The main problem with this movie is that it’s overwritten, consisting of too many scenes where people try to express feelings they barely understand with words they can barely conjure up. Whatever dramatic interest is roused by the opening scenes soon dissipates amid all the incoherent angst. Though Leland’s ex-girlfriend Becky (Jena Malone) is the worst offender when it comes to unrevealing ramblings, Leland himself is the most maddeningly inarticulate, as well as incredibly naive, sounding at times like Beaver Cleaver on Thorazine.
The adults come across as a little more interesting. Cheadle’s Pearl Madison is torn between a genuine concern for Leland and a realization that the boy’s complicated alienation would be good material for a book. Kevin Spacey as Leland’s father — a successful novelist who seems not only distant from his son but from every other human being on Earth — does his snarky/ironic thing to a T, but his combined scenes probably add up to about 15 minutes of screen time. Both actors manage to inject a little life into the proceedings, but not nearly enough.

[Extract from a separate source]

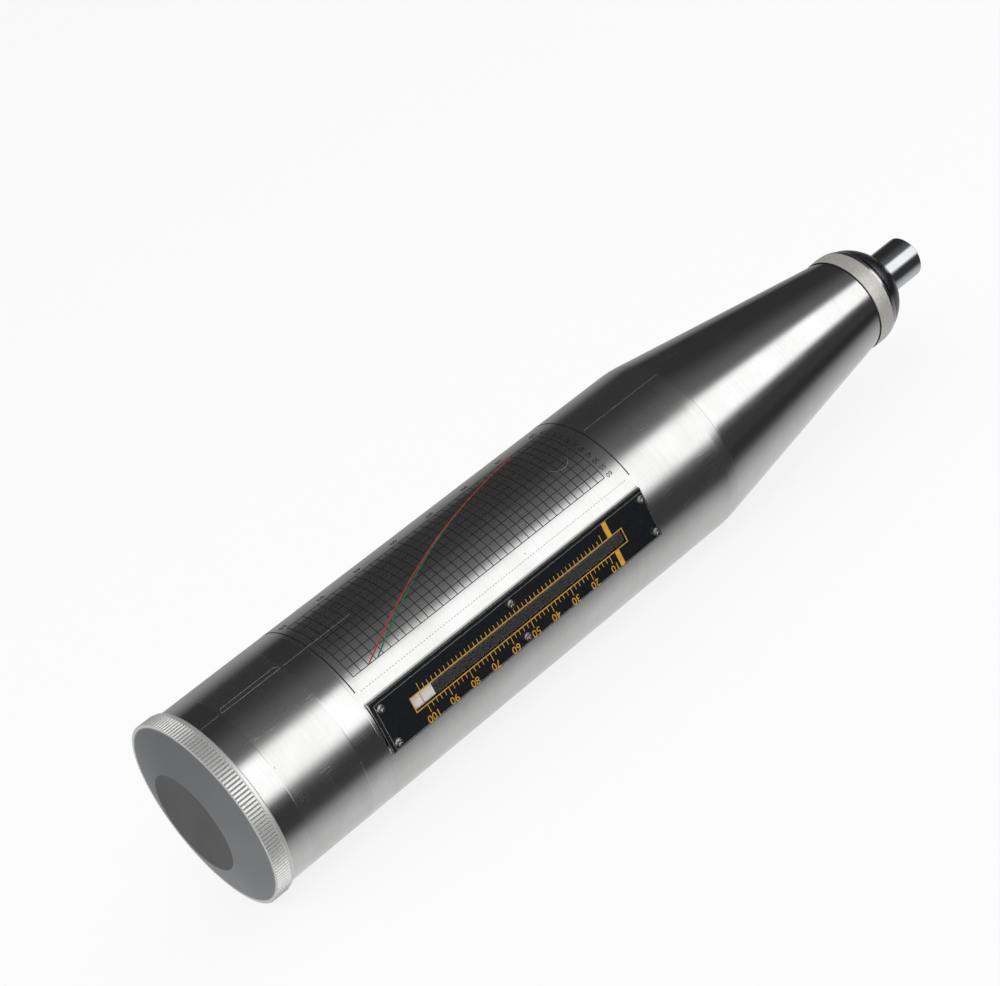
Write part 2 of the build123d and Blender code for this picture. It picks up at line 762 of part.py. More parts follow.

The most thankless role goes to Chris Klein, the boyfriend of Becky’s sister who serves as the movie’s deus ex machina, providing the film’s unexpected and unsatisfying climax.
And once the event which drove Leland to his psychotic episode is revealed, it doesn’t seem to quite add up. After forcing us to sit through reams of fumbling dialogue the least the film could do is offer a final “a ha!” moment. But instead it just winds down and fades away, soon to be forgotten.